EPF Basic Savings Benchmark — What It Really Means
EPF sets a Basic Savings target — the minimum balance EPF considers adequate for basic retirement needs at each age milestone. The 2024 benchmarks are: RM10,000 at age 30, RM25,000 at 35, RM50,000 at 40, RM90,000 at 45, RM150,000 at 50, RM240,000 at 55.
These benchmarks are designed to generate approximately RM1,000–RM1,200/month over 20 years of retirement — enough to cover very basic living costs. They are not benchmarks for a comfortable retirement. If your lifestyle requires RM3,000–RM5,000/month, you need significantly more than the Basic Savings figure. Use the benchmark as a floor, not a goal.
Check how your current EPF balance compares against the age benchmark for your age using our How Much EPF Should I Have guide.
Inputs for a Reliable EPF Projection
To get a meaningful projection, you need four inputs: (1) Current EPF balance, (2) Current monthly gross salary, (3) Expected salary growth rate, and (4) Assumed annual dividend rate. The first two are factual — check your EPF i-Akaun statement. The last two are assumptions where your choices matter significantly.
Salary growth rate: 3%–5% annually is realistic for most Malaysian careers. Using 0% (flat salary) gives the most conservative estimate. Using 5%+ assumes consistent promotions and career progression.

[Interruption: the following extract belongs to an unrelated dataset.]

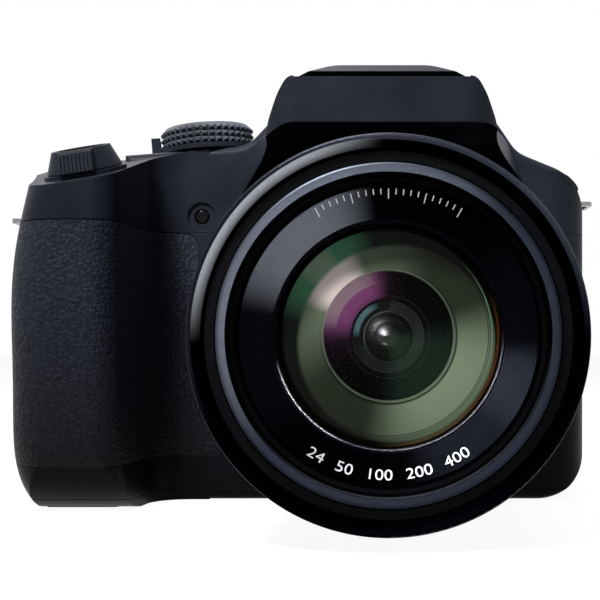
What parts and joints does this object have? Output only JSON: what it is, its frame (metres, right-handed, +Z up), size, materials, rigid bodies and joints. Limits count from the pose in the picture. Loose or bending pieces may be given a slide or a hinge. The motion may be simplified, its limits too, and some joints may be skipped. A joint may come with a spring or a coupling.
{
  "type": "bridge camera",
  "caption": "Bridge camera with a deep rubber-covered grip, a two-stage zoom lens, pop-up flash, mode dial, zoom lever, electronic viewfinder and hinged battery door.",
  "frame": {"origin": "centre of the tripod socket's mouth, on the base, under the lens axis", "axes": "+X to the right of someone facing the lens, +Y from the lens to the rear, +Z up; the lens points along -Y and its axis is 38 mm above the base"},
  "size_m": [0.1384, 0.1192, 0.0943],
  "materials": {
    "body_plastic": "fine matt, near-black with a blue cast",
    "grip_rubber": "leather grain",
    "lens_plastic": "satin black",
    "lens_matt": "dull black",
    "front_glass": "coated, olive and magenta reflections",
    "inner_glass": "coated",
    "clear_window": "clear",
    "frame_metal": "stamped sheet",
    "steel": "turned",
    "brass": "turned",
    "circuit_board": "green laminate with black chips",
    "inner_plastic": "moulded",
    "battery_case": "grey",
    "display": "dark",
    "soft_rubber": "smooth"
  },
  "bodies": {
    "camera_body": {"front_cover": "body_plastic", "rear_cover": "body_plastic", "top_cover": "body_plastic", "bottom_cover": "body_plastic", "grip_rubber": "grip_rubber", "thumb_rest": "soft_rubber", "fixed_barrel": "lens_plastic", "barrel_trim_ring": "lens_plastic", "barrel_seal": "soft_rubber", "lens_mount_plate": "frame_metal", "guide_rods": "steel", "zoom_motor": "steel", "sensor_block": "display", "inner_frame": "frame_metal", "main_board": "circuit_board", "lcd_panel": "display", "lcd_window": "clear_window", "viewfinder_tube": "inner_plastic", "eyepiece_lens": "clear_window", "eyecup": "soft_rubber", "hot_shoe": "steel", "af_lamp_lens": "clear_window", "strap_lugs": "steel", "tripod_socket": "brass", "battery": "battery_case", "battery_holder": "inner_plastic", "memory_card": "battery_case", "flash_capacitor": "inner_plastic", "screws": "steel"},
    "first_stage": {"zoom_stage_1": "lens_plastic"},
    "cam": {"cam_barrel": "lens_matt"},
    "second_stage": {"zoom_stage_2": "lens_plastic", "dress_ring": "lens_matt", "retaining_ring": "lens_plastic", "front_element": "front_glass"},
    "variator": {"variator_carriage": "lens_matt", "variator_glass": "inner_glass"},
    "iris": {"iris_housing": "lens_matt", "relay_glass": "inner_glass"},
    "focus": {"focus_group": "inner_glass"},
    "dial": {"mode_dial": "body_plastic"},
    "power_switch": {"power_lever": "body_plastic"},
    "zoom_switch": {"zoom_lever": "body_plastic"},
    "shutter": {"shutter_button": "body_plastic"},
    "film": {"film_button": "body_plastic"},
    "burst": {"burst_button": "body_plastic"},
    "rear_wheel": {"rear_dial": "body_plastic"},
    "lock": {"lock_button": "body_plastic"},
    "finder_key": {"viewfinder_button": "body_plastic"},
    "playback": {"playback_button": "body_plastic"},
    "pad": {"cursor_pad": "body_plastic"},
    "menu": {"menu_button": "body_plastic"},
    "delete": {"delete_button": "body_plastic"},
    "diopter": {"diopter_dial": "body_plastic"},
    "flash": {"flash_head": "body_plastic", "flash_window": "clear_window"},
    "flash_key": {"flash_release_button": "body_plastic"},
    "door": {"battery_door": "body_plastic"},
    "latch": {"battery_latch": "body_plastic"},
    "side_door": {"port_door": "body_plastic"}
  },
  "joints": [
    {"name": "zoom_slide", "type": "slide", "parent": "camera_body", "child": "first_stage", "axis": [0, -1, 0], "range_m": [0, 0.038]},
    {"name": "second_stage_slide", "type": "slide", "parent": "first_stage", "child": "second_stage", "axis": [0, -1, 0], "range_m": [0, 0.04]},
    {"name": "cam_turn", "type": "hinge", "parent": "first_stage", "child": "cam", "pos_m": [0, -0.03, 0.038], "axis": [0, 1, 0], "range_deg": [0, 26]},
    {"name": "variator_slide", "type": "slide", "parent": "camera_body", "child": "variator", "axis": [0, 1, 0], "range_m": [0, 0.018]},
    {"name": "iris_slide", "type": "slide", "parent": "camera_body", "child": "iris", "axis": [0, -1, 0], "range_m": [0, 0.006]},
    {"name": "focus_slide", "type": "slide", "parent": "camera_body", "child": "focus", "axis": [0, -1, 0], "range_m": [-0.002, 0.003]},
    {"name": "mode_dial_turn", "type": "hinge", "parent": "camera_body", "child": "dial", "pos_m": [-0.0437, 0, 0.0823], "axis": [-0.0785, 0, 0.9969], "continuous": true},
    {"name": "power_turn", "type": "hinge", "parent": "camera_body", "child": "power_switch", "pos_m": [-0.0437, 0, 0.0823], "axis": [-0.0785, 0, 0.9969], "range_deg": [0, 25]},
    {"name": "zoom_lever_turn", "type": "hinge", "parent": "camera_body", "child": "zoom_switch", "pos_m": [-0.0656, -0.033, 0.0733], "axis": [-0.1523, -0.229, 0.9614], "range_deg": [-15, 15], "stiffness_Nm_per_rad": 0.05},
    {"name": "shutter_press", "type": "slide", "parent": "camera_body", "child": "shutter", "axis": [0.1523, 0.229, -0.9614], "range_m": [0, 0.0012], "stiffness_N_per_m": 300, "springref_m": -0.001},
    {"name": "film_press", "type": "slide", "parent": "camera_body", "child": "film", "axis": [0.0785, 0, -0.9969], "range_m": [0, 0.0005], "stiffness_N_per_m": 300, "springref_m": -0.001},
    {"name": "burst_press", "type": "slide", "parent": "camera_body", "child": "burst", "axis": [0.0785, 0, -0.9969], "range_m": [0, 0.0005], "stiffness_N_per_m": 300, "springref_m": -0.001},
    {"name": "rear_dial_turn", "type": "hinge", "parent": "camera_body", "child": "rear_wheel", "pos_m": [-0.063, 0.0172, 0.0712], "axis": [0, 0, 1], "continuous": true},
    {"name": "lock_press", "type": "slide", "parent": "camera_body", "child": "lock", "axis": [0, -1, 0], "range_m": [0, 0.0005], "stiffness_N_per_m": 300, "springref_m": -0.001},
    {"name": "finder_press", "type": "slide", "parent": "camera_body", "child": "finder_key", "axis": [0, -1, 0], "range_m": [0, 0.0005], "stiffness_N_per_m": 300, "springref_m": -0.001},
    {"name": "playback_press", "type": "slide", "parent": "camera_body", "child": "playback", "axis": [0, -1, 0], "range_m": [0, 0.0005], "stiffness_N_per_m": 300, "springref_m": -0.001},
    {"name": "pad_press", "type": "slide", "parent": "camera_body", "child": "pad", "axis": [0, -1, 0], "range_m": [0, 0.0005], "stiffness_N_per_m": 300, "springref_m": -0.001},
    {"name": "menu_press", "type": "slide", "parent": "camera_body", "child": "menu", "axis": [0, -1, 0], "range_m": [0, 0.0005], "stiffness_N_per_m": 300, "springref_m": -0.001},
    {"name": "delete_press", "type": "slide", "parent": "camera_body", "child": "delete", "axis": [0, -1, 0], "range_m": [0, 0.0005], "stiffness_N_per_m": 300, "springref_m": -0.001},
    {"name": "diopter_turn", "type": "hinge", "parent": "camera_body", "child": "diopter", "pos_m": [0.0218, 0.0248, 0.0829], "axis": [0, 1, 0], "range_deg": [-150, 150]},
    {"name": "flash_lift", "type": "hinge", "parent": "camera_body", "child": "flash", "pos_m": [-0.0013, -0.015, 0.0912], "axis": [-1, 0, 0], "range_deg": [0, 45]},
    {"name": "flash_key_press", "type": "slide", "parent": "camera_body", "child": "flash_key", "axis": [-0.7314, 0, -0.682], "range_m": [0, 0.0008], "stiffness_N_per_m": 300, "springref_m": -0.001},
    {"name": "battery_door_turn", "type": "hinge", "parent": "camera_body", "child": "door", "pos_m": [-0.0641, 0.0116, 0.00145], "axis": [1, 0, 0], "range_deg": [0, 90]},
    {"name": "latch_slide", "type": "slide", "parent": "door", "child": "latch", "axis": [0, -1, 0], "range_m": [0, 0.0025]},
    {"name": "side_door_turn", "type": "hinge", "parent": "camera_body", "child": "side_door", "pos_m": [0.04615, 0.01135, 0.036], "axis": [0, 0, 1], "range_deg": [0, 95]}
  ],
  "couplings": [
    {"joint": "second_stage_slide", "follows": "zoom_slide", "ratio": 1.05},
    {"joint": "cam_turn", "follows": "zoom_slide", "rad_per_m": 11.9},
    {"joint": "variator_slide", "follows": "zoom_slide", "ratio": 0.47},
    {"joint": "iris_slide", "follows": "zoom_slide", "ratio": 0.157}
  ]
}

Dividend rate: Use 5.5%–6.0% for a balanced projection. The 10-year average EPF conventional dividend is approximately 5.9%. Do not use the highest recent rate. Do not assume dividend rates will fall to 2.5% (the statutory minimum) — EPF has never paid near the minimum. See the full history in our EPF Dividend History guide.
How Much Do You Actually Need to Retire in Malaysia?
The international standard is the 25× rule: multiply your annual expenses by 25. This assumes a 4% annual withdrawal rate from your retirement portfolio, which historically sustains 30+ years of withdrawals with high probability. At Malaysian EPF dividend rates of ~6%, the math is even more favorable — you could withdraw 5%–6% annually and sustain the portfolio indefinitely if dividends match withdrawal rates.
Practical targets: if you need RM3,000/month in retirement (RM36,000/year), you need RM900,000 in total savings. If you need RM5,000/month (RM60,000/year), you need RM1,500,000. These figures include all assets — EPF, investments, savings, rental income — not just EPF alone.
What If Your EPF Balance Is Behind the Benchmark?
If your current EPF balance is below the Basic Savings benchmark for your age, you have options: increase voluntary contributions (up to RM60,000/year in additional voluntary EPF contributions, tax-deductible up to RM4,000), reduce or stop Account 2 withdrawals, increase salary through career progression, or supplement EPF with other investments like ASB, unit trusts, or PRS. Read ASB vs EPF Comparison to understand how these two vehicles complement each other.
The most powerful lever is time — starting contributions at 22 vs 28 adds 6 years of compounding. At 6% annual growth, a RM100,000 balance at 22 becomes RM574,000 at 55; the same amount at 28 becomes RM404,000. The 6-year difference costs RM170,000 in retirement wealth.
EPF Withdrawal Strategies at Retirement
When you reach 55, you have choices about how to access your EPF savings. You can withdraw all funds as a lump sum, make periodic withdrawals (monthly or as needed), keep the balance invested (EPF continues to pay dividends after 55), or use EPF's annuity option for guaranteed monthly income. Most financial planners recommend keeping at least a portion invested in EPF past 55 since the dividend rate typically exceeds what a risk-free fixed deposit pays.
The decision depends on your other income sources, health, dependents, and financial literacy. A spouse's EPF balance, rental income, dividends from investments, or a pension (for government servants) all affect how much of your EPF lump sum you need to spend immediately.